El ‘supermaíz’, declarado semilla del Bicentenario, también produjo que Alicia Medina sea reconocida por su aporte a la innovación agraria desde el Colegio de Ingenieros y el Gobierno chileno. Transnacionales con sede en Lima empezaron a adquirirlo para extraer el pigmento y enviarlo a Estados Unidos, Japón y España.
El rubro de bebidas
Otro porcentaje era destinado a la industria cosmética y al proceso de panificación —para amasar bizcochos y panetones—, pero no había registro en el rubro de bebidas alcohólicas hasta junio de 2019, cuando la ingeniera conoció a Michael Kuryla, un estadounidense radicado en Lurín que trabajaba con granos andinos en su destilería.
Fue durante una reunión latinoamericana de maíz, donde Medina expuso su hallazgo.
Kuryla, un aficionado al valetodo y dueño de la fábrica Don Michael, entrevistó a los productores e inició la negociación de harina gruesa de INIA 601. Después se marchó a experimentar. Cuatro meses después, obtuvo un destilado estilo bourbon que, bautizado como Black Whiskey, fue reconocido como el mejor del mundo en la Competencia de Licores 2022, realizada en Nueva York.
Brad Japhe, periodista especializado en bebidas espirituosas, ha halagado esta bebida a base del ‘supermaíz’ (en un 60%), trigo nacional (30%) y cebada malteada. El Black Whiskey está ahora en diez países, entre los que figura Taiwán, Australia, Alemania, Inglaterra, España, EE. UU., Canadá, México, Polonia; y se degusta en restaurantes selectos como Central, Rafael, La Mar y Astrid&Gastón.
Aunque es probable que muy pocos catadores reparen en la ingeniera detrás del destilado.
Medina viste camisa y habla pausado. Con el último reconocimiento apunta al desarrollo sostenible de las comunidades de Cajamarca, pero sobre todo a visibilizar la presencia de más mujeres en la academia en un país con el mayor índice de ingenieras egresadas de Latinoamérica.
Pretende, además, que ese grano andino ingrese a la industria farmacéutica: “No es un sueño lejano, lo sucedido con el whisky repercutirá en los consumidores, en las autoridades y empresarios que irán apostando por este producto”.
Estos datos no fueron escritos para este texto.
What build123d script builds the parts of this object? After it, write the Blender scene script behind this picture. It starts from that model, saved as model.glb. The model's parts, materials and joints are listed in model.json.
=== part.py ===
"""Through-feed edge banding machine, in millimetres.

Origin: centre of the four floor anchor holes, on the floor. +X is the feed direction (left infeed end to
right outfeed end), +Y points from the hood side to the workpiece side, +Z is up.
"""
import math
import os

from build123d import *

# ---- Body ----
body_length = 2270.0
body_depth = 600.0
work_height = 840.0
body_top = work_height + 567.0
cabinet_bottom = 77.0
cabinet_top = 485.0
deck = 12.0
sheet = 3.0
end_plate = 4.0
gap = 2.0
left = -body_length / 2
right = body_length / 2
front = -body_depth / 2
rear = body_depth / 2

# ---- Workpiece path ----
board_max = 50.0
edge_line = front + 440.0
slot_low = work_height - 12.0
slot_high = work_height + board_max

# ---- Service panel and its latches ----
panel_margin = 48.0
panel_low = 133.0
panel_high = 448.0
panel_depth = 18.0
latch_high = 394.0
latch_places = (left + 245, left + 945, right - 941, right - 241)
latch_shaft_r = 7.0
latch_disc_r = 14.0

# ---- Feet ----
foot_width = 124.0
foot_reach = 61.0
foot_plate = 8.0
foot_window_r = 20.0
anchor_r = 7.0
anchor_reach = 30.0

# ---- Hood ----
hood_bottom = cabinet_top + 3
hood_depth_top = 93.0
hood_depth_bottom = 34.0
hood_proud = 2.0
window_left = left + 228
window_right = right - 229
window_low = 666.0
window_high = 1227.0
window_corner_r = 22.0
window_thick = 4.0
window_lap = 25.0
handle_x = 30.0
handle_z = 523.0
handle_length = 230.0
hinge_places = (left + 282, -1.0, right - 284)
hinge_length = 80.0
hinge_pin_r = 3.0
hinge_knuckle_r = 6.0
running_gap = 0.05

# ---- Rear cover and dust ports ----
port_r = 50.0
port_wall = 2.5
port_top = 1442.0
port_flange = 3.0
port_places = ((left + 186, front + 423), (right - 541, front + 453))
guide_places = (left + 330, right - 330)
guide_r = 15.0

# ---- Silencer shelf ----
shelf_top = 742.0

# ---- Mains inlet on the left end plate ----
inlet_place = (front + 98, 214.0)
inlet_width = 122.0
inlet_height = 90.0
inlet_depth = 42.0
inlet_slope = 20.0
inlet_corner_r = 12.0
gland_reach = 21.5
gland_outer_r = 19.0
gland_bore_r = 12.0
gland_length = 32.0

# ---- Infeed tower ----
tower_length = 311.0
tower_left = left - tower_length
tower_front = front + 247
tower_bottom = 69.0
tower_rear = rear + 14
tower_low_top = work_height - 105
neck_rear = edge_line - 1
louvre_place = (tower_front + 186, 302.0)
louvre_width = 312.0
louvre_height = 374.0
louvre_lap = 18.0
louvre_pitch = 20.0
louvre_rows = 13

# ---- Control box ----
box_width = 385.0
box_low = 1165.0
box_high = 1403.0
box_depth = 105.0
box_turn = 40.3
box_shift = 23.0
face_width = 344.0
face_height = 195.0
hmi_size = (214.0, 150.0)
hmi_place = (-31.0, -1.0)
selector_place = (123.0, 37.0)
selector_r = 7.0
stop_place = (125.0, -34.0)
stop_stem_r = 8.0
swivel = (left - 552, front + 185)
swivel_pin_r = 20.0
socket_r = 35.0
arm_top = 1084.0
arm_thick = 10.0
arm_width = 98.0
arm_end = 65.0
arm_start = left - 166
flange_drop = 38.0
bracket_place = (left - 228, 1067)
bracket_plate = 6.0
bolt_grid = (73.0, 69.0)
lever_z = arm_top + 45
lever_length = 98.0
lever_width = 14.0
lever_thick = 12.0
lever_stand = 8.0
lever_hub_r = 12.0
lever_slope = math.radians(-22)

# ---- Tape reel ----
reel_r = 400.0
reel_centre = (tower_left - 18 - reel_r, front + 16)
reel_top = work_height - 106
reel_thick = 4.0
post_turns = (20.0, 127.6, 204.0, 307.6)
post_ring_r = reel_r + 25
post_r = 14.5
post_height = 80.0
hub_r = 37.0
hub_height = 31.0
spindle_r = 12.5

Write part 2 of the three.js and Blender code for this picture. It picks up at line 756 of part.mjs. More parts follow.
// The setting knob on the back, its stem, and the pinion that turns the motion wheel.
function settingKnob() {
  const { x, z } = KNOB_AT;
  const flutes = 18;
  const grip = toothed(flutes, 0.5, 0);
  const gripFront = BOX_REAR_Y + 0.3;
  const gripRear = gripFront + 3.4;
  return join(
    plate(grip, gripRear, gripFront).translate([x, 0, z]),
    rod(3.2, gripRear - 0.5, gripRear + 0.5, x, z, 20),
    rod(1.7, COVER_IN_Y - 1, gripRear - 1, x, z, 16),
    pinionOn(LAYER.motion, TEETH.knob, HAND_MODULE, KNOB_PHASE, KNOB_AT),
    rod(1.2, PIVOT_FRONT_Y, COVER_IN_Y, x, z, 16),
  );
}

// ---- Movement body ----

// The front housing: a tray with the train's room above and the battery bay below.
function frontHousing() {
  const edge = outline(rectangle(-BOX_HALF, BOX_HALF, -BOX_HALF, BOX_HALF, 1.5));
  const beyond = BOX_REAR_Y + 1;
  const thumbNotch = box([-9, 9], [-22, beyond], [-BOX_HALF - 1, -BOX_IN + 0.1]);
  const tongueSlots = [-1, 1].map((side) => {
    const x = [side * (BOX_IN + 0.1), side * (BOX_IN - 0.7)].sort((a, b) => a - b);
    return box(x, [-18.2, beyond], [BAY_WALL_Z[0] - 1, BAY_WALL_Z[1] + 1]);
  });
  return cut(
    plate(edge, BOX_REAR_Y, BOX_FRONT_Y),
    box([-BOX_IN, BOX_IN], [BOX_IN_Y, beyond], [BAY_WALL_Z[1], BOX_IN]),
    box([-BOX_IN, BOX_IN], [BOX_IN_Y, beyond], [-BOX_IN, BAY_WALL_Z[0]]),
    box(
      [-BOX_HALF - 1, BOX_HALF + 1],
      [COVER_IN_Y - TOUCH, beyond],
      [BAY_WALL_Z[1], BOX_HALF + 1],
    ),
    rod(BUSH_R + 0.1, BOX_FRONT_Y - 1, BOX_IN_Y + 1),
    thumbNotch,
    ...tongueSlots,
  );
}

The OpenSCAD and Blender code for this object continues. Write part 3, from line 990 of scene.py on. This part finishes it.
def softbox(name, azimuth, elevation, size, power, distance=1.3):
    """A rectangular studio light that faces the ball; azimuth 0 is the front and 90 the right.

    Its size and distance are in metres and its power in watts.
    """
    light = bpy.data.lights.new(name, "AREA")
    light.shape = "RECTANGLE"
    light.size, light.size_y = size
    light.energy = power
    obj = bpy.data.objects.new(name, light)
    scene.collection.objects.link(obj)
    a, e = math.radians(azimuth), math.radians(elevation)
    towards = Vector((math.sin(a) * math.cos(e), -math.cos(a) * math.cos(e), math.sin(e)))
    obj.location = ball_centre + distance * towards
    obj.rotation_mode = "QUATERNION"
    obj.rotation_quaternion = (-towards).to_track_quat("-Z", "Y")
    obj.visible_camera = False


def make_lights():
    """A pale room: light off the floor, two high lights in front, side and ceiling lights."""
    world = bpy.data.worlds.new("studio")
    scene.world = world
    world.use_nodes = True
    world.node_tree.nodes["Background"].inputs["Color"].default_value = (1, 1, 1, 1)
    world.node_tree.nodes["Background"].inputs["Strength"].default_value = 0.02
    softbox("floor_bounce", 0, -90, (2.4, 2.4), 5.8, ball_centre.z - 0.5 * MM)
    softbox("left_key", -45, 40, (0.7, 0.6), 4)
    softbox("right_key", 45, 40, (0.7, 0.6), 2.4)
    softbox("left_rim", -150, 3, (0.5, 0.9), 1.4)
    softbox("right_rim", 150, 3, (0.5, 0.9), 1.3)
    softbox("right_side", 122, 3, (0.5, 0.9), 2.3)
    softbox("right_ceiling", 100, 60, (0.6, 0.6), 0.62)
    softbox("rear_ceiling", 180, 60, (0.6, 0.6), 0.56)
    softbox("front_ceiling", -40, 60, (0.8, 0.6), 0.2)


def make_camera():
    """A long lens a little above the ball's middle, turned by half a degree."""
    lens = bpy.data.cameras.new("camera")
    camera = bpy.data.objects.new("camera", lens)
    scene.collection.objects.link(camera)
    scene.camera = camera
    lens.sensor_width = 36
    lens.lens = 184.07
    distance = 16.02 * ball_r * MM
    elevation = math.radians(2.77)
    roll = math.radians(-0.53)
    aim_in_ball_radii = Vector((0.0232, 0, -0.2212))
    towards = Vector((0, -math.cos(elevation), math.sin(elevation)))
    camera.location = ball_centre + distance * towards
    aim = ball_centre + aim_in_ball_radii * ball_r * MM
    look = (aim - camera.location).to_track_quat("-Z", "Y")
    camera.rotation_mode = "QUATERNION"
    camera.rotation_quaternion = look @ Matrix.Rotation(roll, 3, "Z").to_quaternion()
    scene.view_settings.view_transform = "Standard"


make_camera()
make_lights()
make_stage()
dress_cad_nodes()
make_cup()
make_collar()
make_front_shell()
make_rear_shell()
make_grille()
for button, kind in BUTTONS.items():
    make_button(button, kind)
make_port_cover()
La investigadora que creció entre pastizales está enfrascada en buscar tecnologías alternativas contra plagas —un aceite contra un gusano mazorquero, por ejemplo— y en diagnosticar el rendimiento y contenido de antocianina en el INIA 601 mediante la exposición de sus semillas a campos magnéticos, un trabajo conjunto con la Universidad Nacional Autónoma de Chota.
“El plan es que los productores extraigan las antocianinas a nivel local y las exporten desde acá, lo cual repercutirá en sus ingresos”, proyecta Medina. No recuerda si alguna vez la rozó la desigualdad de género. “Seguro hubo dificultades o algunas experiencias que me intentaron limitar, claro —dice un sábado por la tarde al otro lado del teléfono—. Pero ya las he olvidado”.